Хотя Филипп-Август и вел войну с королем Иоанном Английским и с императором Оттоном, однако орды крестоносцев, жаждущих добычи и отпущения грехов, как поток, залили несчастные провинции юга. Первым их подвигом было взятие Мориака, и здесь мы впервые в течение этой войны находим достоверное упоминание о владельцах: семь этих сектантов было обнаружено среди пленных; они открыто и горячо заявили свои верования перед легатом и были сожжены при громком лико вании толпы. Монфор с обычной ловкостью воспользовался прибывшими подкреплениями, чтобы распространить свою власть на провинции Ажан, Керси, Лимузен, Руэрг и Перигор. Когда сопротивления были подавлены, легат созвал в июне 121.5 г. прелатов на собрание в Монпелье; граждане не позволили Монфору войти в город, так что ему пришлось руководить прениями из монастыря Тамплиеров, находившегося за городской стеной; однажды его тайно провели в собрание; узнав об этом, народ приготовился напасть на него, когда его уводили окольными улицами. Собрание сместило Раймунда и выбрало на его место Монфора; Иннокентий, уведомленный об этом особым посольством, санкционировал решение собрания. Он объявил, что Раймунд был смещен за принадлежность к ереси; его жене была предоставлена вдовья участь и назначена пенсия в сто пятьдесят марок в год, гарантированная замком Бокер. Окончательное решение относительно покоренной области должно было состояться в будущем ноябре на большом Латеранском соборе, до того же времени ее отдали Монфору; епископам предписывалось оказывать ему помощь, а жителям – повиновение. Небольшая часть доходов была определена на содержание Раймунда.
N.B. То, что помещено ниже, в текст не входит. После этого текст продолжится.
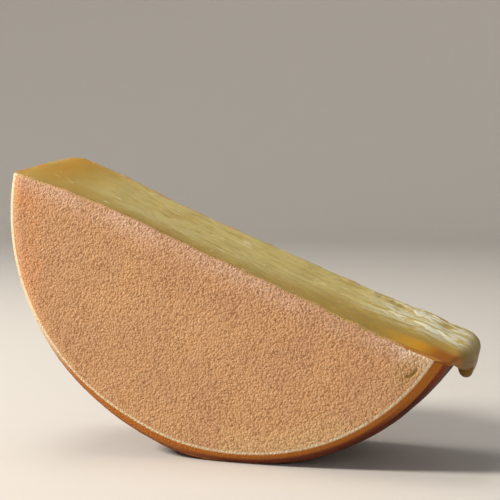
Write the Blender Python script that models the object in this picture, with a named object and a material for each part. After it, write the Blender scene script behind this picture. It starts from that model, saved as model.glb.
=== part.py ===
# Raclette half wheel: a cut wheel of washed-rind cheese with its cut face melted, leaning with one
# end high. Metres, +Z up. One round rind face looks along -Y, and the thickness runs along +Y.
# The origin is on the ground, midway between the ends and midway between the two faces.

import math

import bpy
from mathutils import Vector

# The wheel before it was cut. It sags a little, so it is less deep than it is wide.
wheel_radius = 0.1025
wheel_thickness = 0.061
sag = 0.0060
edge_inset_full = 0.0070
edge_depth = 0.0070
cut_edge_inset_full = 0.0007
cut_edge_depth = 0.0028
rim_fullness = 0.0015

# The cut, below the wheel's centre. It runs askew: its back edge lies higher than its front edge.
cut_below_centre_front = 0.0139
cut_below_centre_back = 0.0089
lean = math.radians(22.3)

# Where the wheel stands
ground_below_centre = 0.0970
centre_x = 0.0037
flat_spot_softness = 0.0005
slump = 0.0022
slump_at_face = 0.2
slump_angle = math.radians(8.0)
slump_width = math.radians(11.0)

# The melted cut face. Each swelling has a height, then its middle and its width as shares of the
# cut's length from the high end; a hollow has a height below nought.
dish = 0.0016
swell = 0.0012
low_end_from = 0.62
low_end_full = 0.92
back_swellings = ((0.0013, 0.03, 0.06), (0.0016, 0.14, 0.10), (0.0012, 0.92, 0.06))
front_swellings = ((0.0007, 0.28, 0.10), (-0.0010, 0.87, 0.10))
front_sag = 0.0021
front_sag_length = 0.10
front_sag_settles = 0.55
ridge_height = 0.0005
ridge_count = 4.5
ridge_twist = 3.0

# The high end's corner, melted round: how far under the cut it starts and how far along it ends
corner_melt = 0.0043
corner_length = 0.0050
corner_probe = 0.0010

# The melted tongue that hangs over the low end, thin at the front face and fullest towards the back
tongue_overhang = 0.0043
tongue_cling = 0.0058
tongue_hang = 0.0066
tongue_centre = 0.74
tongue_half_width = 0.19
tongue_squareness = 2.5
tongue_fullness = 0.6
overhang_from = 0.05
overhang_full = 0.6
back_thinning = 0.35
back_thinning_from = 0.9
lip = 0.0004
lip_cling = 0.0007
lip_shoulder = 0.0012
shoulder = 0.0100
shoulder_drop = 0.75
shoulder_top_pull = 0.5
shoulder_end_pull = 0.4
tip_width = 0.72
tip_depth = 0.5

# Fineness
slice_count = 30
rim_steps = 70
melt_steps = 44
corner_steps = 6
shoulder_steps = 7
tip_steps = 5
edge_turns = (0, 22, 45, 68, 90)
sharp_angle = math.radians(50.0)


def smooth_step(low, high, value):
    share = min(1.0, max(0.0, (value - low) / (high - low)))
    return share * share * (3.0 - 2.0 * share)


def hump(value, middle, width):
    return math.exp(-(((value - middle) / width) ** 2))


def mix(a, b, share):
    return a + (b - a) * share


def bezier(points, share):
    """A point on the curve that these control points give."""
    while len(points) > 1:
        points = [a.lerp(b, share) for a, b in zip(points, points[1:])]
    return points[0]


def rounded_in(depth, inset, reach):
    """How far an outline draws in at this share of the thickness, for an edge rounded this deep."""
    to_face = min(depth, 1.0 - depth) * wheel_thickness
    share = max(0.0, 1.0 - to_face / reach)
    return inset * (1.0 - math.sqrt(1.0 - share**2))


def from_middle(depth):
    """1 midway between the faces, 0 at either face."""
    return 1.0 - (2.0 * depth - 1.0) ** 2


def rim_extra(depth):
    """How far the rim stands out at this share of the thickness: full midway, rounded at the faces."""
    return rim_fullness * from_middle(depth) - rounded_in(depth, edge_inset_full, edge_depth)


def rim_point(angle, depth):
    """A point of the rim in the wheel's own plane, angle 0 straight away from the cut."""
    settled = mix(slump_at_face, 1.0, from_middle(depth))
    extra = rim_extra(depth) + slump * hump(angle, slump_angle, slump_width) * settled
    across = (wheel_radius + extra) * math.sin(angle)
    away = (wheel_radius - sag + extra) * math.cos(angle)
    return Vector((across, -away))


def cut_level(depth):
    """How high the cut lies in the wheel's own plane."""
    return -mix(cut_below_centre_front, cut_below_centre_back, depth)


def rim_angle_below(depth, side, distance):
    """The angle of the rim point that lies this far under the cut, on side +1 or -1."""
    reach = wheel_radius - sag + rim_extra(depth)
    return side * math.acos((distance - cut_level(depth)) / reach)


def melt_height(share, depth):
    """How far the melted face stands over the cut plane, share 0 at the high end."""
    back = sum(height * hump(share, middle, width) for height, middle, width in back_swellings)
    front = sum(height * hump(share, middle, width) for height, middle, width in front_swellings)
    sagged = front_sag * hump(share, 0.0, front_sag_length)
    sagged *= 1.0 - smooth_step(0.0, front_sag_settles, depth)
    across = math.sin(math.pi * depth)
    low_end = smooth_step(low_end_from, low_end_full, share)
    ridges = ridge_height * math.sin(2.0 * math.pi * ridge_count * depth + ridge_twist * share)
    middle = mix(-dish, swell, low_end) * across
    ridges *= low_end * across
    edge = rounded_in(depth, cut_edge_inset_full, cut_edge_depth)
    return mix(front, back, depth) + middle + ridges - edge - sagged


def tongue_share(depth):
    """1 where the tongue is full, 0 where the melt only makes a thin lip."""
    from_middle = min(1.0, abs(depth - tongue_centre) / tongue_half_width)
    return (1.0 - from_middle**tongue_squareness) ** tongue_fullness


def outline(depth):
    """The closed outline at this share of the thickness, clockwise seen from the front,
    in the wheel's own plane."""
    level = cut_level(depth)
    over = smooth_step(overhang_from, overhang_full, depth)
    over *= 1.0 - back_thinning * smooth_step(back_thinning_from, 1.0, depth)
    hang = tongue_share(depth)
    cling = mix(lip_cling, tongue_cling, over)
    overhang = mix(lip, tongue_overhang, over)
    down = Vector((math.sin(lean), -math.cos(lean)))
    out = Vector((math.cos(lean), math.sin(lean)))

    # The rim, from the low end past the ground to the high end
    start = rim_angle_below(depth, 1.0, cling)
    end = rim_angle_below(depth, -1.0, corner_melt)
    loop = [rim_point(mix(start, end, i / rim_steps), depth) for i in range(rim_steps + 1)]

    # The melted corner at the high end, which runs straight on into the melted face
    left = rim_point(rim_angle_below(depth, -1.0, 0.0), depth).x
    right = rim_point(rim_angle_below(depth, 1.0, 0.0), depth).x
    top_left = left + corner_length
    top_right = right - mix(lip_shoulder, shoulder, over)

    def melt_point(x):
        return Vector((x, level + melt_height((x - left) / (right - left), depth)))

    top = melt_point(top_left)
    onwards = (melt_point(top_left + corner_probe) - top) * (corner_length / corner_probe)
    corner = [loop[-1], top - onwards, top]
    loop += [bezier(corner, i / corner_steps) for i in range(1, corner_steps)]

    # The melted face, from the high end to the low end
    loop += [melt_point(mix(top_left, top_right, i / melt_steps)) for i in range(melt_steps + 1)]

    # Over the low end and down the outside of the tongue
    corner_point = Vector((right, level))
    shoulder_end = corner_point + out * overhang + down * (cling * shoulder_drop)
    shoulder_top = melt_point(top_right)
    reach = (shoulder_end - shoulder_top).length
    shoulder_curve = [
        shoulder_top,
        shoulder_top + Vector((shoulder_top_pull * reach, 0.0)),
        shoulder_end - down * (shoulder_end_pull * reach),
        shoulder_end,
    ]
    loop += [bezier(shoulder_curve, i / shoulder_steps) for i in range(1, shoulder_steps + 1)]

    # Round its tip and up its inside to the rim
    inner = loop[0]
    length = mix(lip, tongue_hang, hang)
    width = out.dot(shoulder_end - inner) * mix(1.0, tip_width, hang)
    tip_middle = inner + out * (0.5 * width) + down * length
    for i in range(tip_steps + 1):
        turn = math.pi * i / tip_steps
        side = out * (0.5 * width * math.cos(turn))
        loop.append(tip_middle + side + down * (tip_depth * width * math.sin(turn)))
    return loop


def stand_up(point, depth):
    """A point of the wheel's own plane, leaned over and set on the flat spot."""
    x = centre_x + point.x * math.cos(lean) + point.y * math.sin(lean)
    z = ground_below_centre - point.x * math.sin(lean) + point.y * math.cos(lean)
    soft = flat_spot_softness
    if z < -soft:
        z = 0.0
    elif z < soft:
        z = (z + soft) ** 2 / (4.0 * soft)
    return (x, (depth - 0.5) * wheel_thickness, z)


def slice_depths():
    """Shares of the thickness, closer together in the rounded edges."""
    edge = edge_depth / wheel_thickness
    rounding = [edge * (1.0 - math.cos(math.radians(turn))) for turn in edge_turns]
    inner = slice_count - 2 * len(rounding)
    middle = [mix(edge, 1.0 - edge, (i + 1) / (inner + 1)) for i in range(inner)]
    return rounding + middle + [1.0 - depth for depth in reversed(rounding)]


def make_cheese():
    """The half wheel as one closed body: slices through the thickness, joined face by face."""
    rings = [[stand_up(p, depth) for p in outline(depth)] for depth in slice_depths()]
    size = len(rings[0])
    points = [point for ring in rings for point in ring]
    back = len(points) - size
    faces = [[size - 1 - i for i in range(size)], [back + i for i in range(size)]]
    for ring in range(len(rings) - 1):
        for i in range(size):
            j = (i + 1) % size
            a = ring * size
            faces.append([a + i, a + j, a + size + j, a + size + i])
    mesh = bpy.data.meshes.new("raclette_half_wheel")
    mesh.from_pydata(points, [], faces)
    mesh.shade_smooth()
    mesh.set_sharp_from_angle(angle=sharp_angle)
    cheese = bpy.data.objects.new("raclette_half_wheel", mesh)
    bpy.context.scene.collection.objects.link(cheese)
    return cheese


def make_rind_material():
    """Washed rind: peach to tan, dry and dull."""
    rind = bpy.data.materials.new("washed_rind")
    rind.use_nodes = True
    shader = rind.node_tree.nodes["Principled BSDF"]
    shader.inputs["Base Color"].default_value = (0.62, 0.33, 0.14, 1.0)
    shader.inputs["Roughness"].default_value = 0.7
    shader.inputs["Metallic"].default_value = 0.0
    return rind


for existing in list(bpy.data.objects):
    bpy.data.objects.remove(existing)

half_wheel = make_cheese()
half_wheel.data.materials.append(make_rind_material())
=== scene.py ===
import math

import bmesh
import bpy
import numpy as np
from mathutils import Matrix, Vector, geometry


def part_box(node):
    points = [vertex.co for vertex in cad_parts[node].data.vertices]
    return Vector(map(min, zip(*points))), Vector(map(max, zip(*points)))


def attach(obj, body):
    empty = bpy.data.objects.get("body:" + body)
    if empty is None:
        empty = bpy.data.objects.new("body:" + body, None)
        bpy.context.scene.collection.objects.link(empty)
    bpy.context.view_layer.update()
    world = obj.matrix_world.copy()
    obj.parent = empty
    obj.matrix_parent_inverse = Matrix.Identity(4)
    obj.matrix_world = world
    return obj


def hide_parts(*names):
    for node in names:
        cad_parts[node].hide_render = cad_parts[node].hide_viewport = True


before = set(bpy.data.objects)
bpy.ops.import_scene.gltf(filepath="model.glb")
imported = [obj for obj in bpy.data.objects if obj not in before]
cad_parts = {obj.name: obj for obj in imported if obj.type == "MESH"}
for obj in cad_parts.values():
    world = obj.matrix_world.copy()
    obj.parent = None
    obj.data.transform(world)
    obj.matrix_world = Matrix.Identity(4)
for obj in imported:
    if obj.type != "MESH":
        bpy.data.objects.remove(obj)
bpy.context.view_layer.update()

cadNode = "raclette_half_wheel"
mm = 0.001

# The cut wheel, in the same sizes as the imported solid
wheel = {
    "radius": 102.5 * mm,
    "thickness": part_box(cadNode)[1].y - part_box(cadNode)[0].y,
    "sag": 6.0 * mm,
    "edgeInset": 7.0 * mm,
    "edgeDepth": 7.0 * mm,
    "cutEdgeInset": 0.7 * mm,
    "cutEdgeDepth": 2.8 * mm,
    "fullness": 1.5 * mm,
    "cutFront": 13.9 * mm,
    "cutBack": 8.9 * mm,
    "lean": math.radians(22.3),
    "centreX": 3.7 * mm,
    "centreZ": 97.0 * mm,
    "softness": 0.5 * mm,
    "slump": 2.2 * mm,
    "slumpAtFace": 0.2,
    "slumpAngle": math.radians(8.0),
    "slumpWidth": math.radians(11.0),
    "rimTurn": 2.75,  # how far round the rim is left, in radians
}

# The melted cut face. A swelling has a height, then its middle and its width as shares of the
# cut's length from the high end
melt = {
    "backSwellings": ((1.3 * mm, 0.03, 0.06), (1.6 * mm, 0.14, 0.10), (1.2 * mm, 0.92, 0.06)),
    "frontSwellings": ((0.7 * mm, 0.28, 0.10), (-1.0 * mm, 0.87, 0.10)),
    "frontSag": 2.1 * mm,
    "frontSagLength": 0.10,
    "frontSagSettles": 0.55,
    "dish": 1.6 * mm,
    "swell": 1.2 * mm,
    "lowEnd": (0.62, 0.92),
    "ridgeHeight": 0.5 * mm,
    "ridgeCount": 4.5,
    "ridgeTwist": 3.0,
    "cornerMelt": 4.3 * mm,
    "cornerLength": 5.0 * mm,
    "cornerProbe": 1.0 * mm,
    "cornerSteps": 12,
}


def smoothStep(low, high, value):
    share = np.clip((value - low) / (high - low), 0.0, 1.0)
    return share * share * (3.0 - 2.0 * share)


def hump(value, middle, width):
    return np.exp(-(((value - middle) / width) ** 2))


def mix(a, b, share):
    return a + (b - a) * share


def roundedIn(depth, inset, reach):  # how far an outline draws in near the faces
    toFace = np.minimum(depth, 1.0 - depth) * wheel["thickness"]
    share = np.clip(1.0 - toFace / reach, 0.0, 1.0)
    return inset * (1.0 - np.sqrt(1.0 - share**2))


def fromMiddle(depth):  # 1 midway between the faces, 0 at either face
    return 1.0 - (2.0 * depth - 1.0) ** 2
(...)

Епископ Фулыс вернулся в Тулузу, в которой он был полным хозяином под протекторатом легата, продолжавшего владеть Нарбонной и Тулузой; теперь вопрос шел о том, чтобы спасти эти города от алчности Людовика Львиное Сердце, который три года тому назад вступил в ряды крестоносцев и которого ждали с часу на час. Faidits, как называли лишенных земель сеньоров и рыцарей, получили милостивое разрешение искать себе средства к жизни в стране под условием, что они никогда не будут проникать в замки и в укрепленные стенами города и будут путешествовать на маленькой лошадке, об одной шпоре и без оружия.
Победа при Бувине избавила Францию от угрожавшей ей большой опасности, и наследник престола мог свободно теперь выполнить свое желание. Людовик явился, окруженный знатной и блестящей свитой; он и его рыцари легко получили отпущение грехов за мирное пилигримство в течение сорока дней. Опасения, порожденные его приходом, быстро рассеялись. Он и не думал присоединять к французской короне ничего из завоеванного в предшествующие крестовые походы; его пребыванием воспользовались, чтобы упрочить за Монфором светскую инвеституру и получить приказание срыть стены двух главных очагов недовольства, Нарбонны и Тулузы. В обладание Тулузой вступил Ги, брат Монфора, и срыл ее стены. Архиепископ Нарбоннский Арнольд, менее занятый интересами Церкви, чем искательством герцогского титула, безуспешно протестовал против разрушения стен Нарбонны. Передавая Монфору владения Раймунда, Иннокентий сделал исключение для графства Мельгейль, над которым Церковь имела известные права; он продал графство епископу Магелоннскому, который должен был уплатить за него огромную сумму в тридцать три тысячи марок, кроме подарков служащим при папском дворе. Корона заявила свои права на это графство, но купля-продажа была уже совершена, и до самой революции епископы Магелонна и Монпелье носили титул графов де Мельгейль. Это была ничтожная часть огромной добычи, и Иннокентий поступил бы гораздо благороднее, если бы не погнался за нею.
Оба Раймунда, как говорят, удалились к английскому двору, где король Иоанн дал им десять тысяч марок за принесенные ими ему верноподданнические чувства. Быть может, благодаря этой бестактности Раймунда, Филипп-Август и дал своему сыну разрешение предпринять крестовый поход и дать Монфору инвеституру на земли, попавшие, таким образом, под сюзеренное владычество английского короля. Между тем внешние неприятности и внутренние беспорядки не позволили Иоанну выступить на защиту Раймунда ни в качестве союзника, ни в качестве сюзерена, и Раймунду пришлось терпеливо ждать большого собора, который должен был решить его участь; он мог надеяться, что там, по крайней мере, выслушают его, и он добьется справедливого суда, в котором ему так долго отказывали.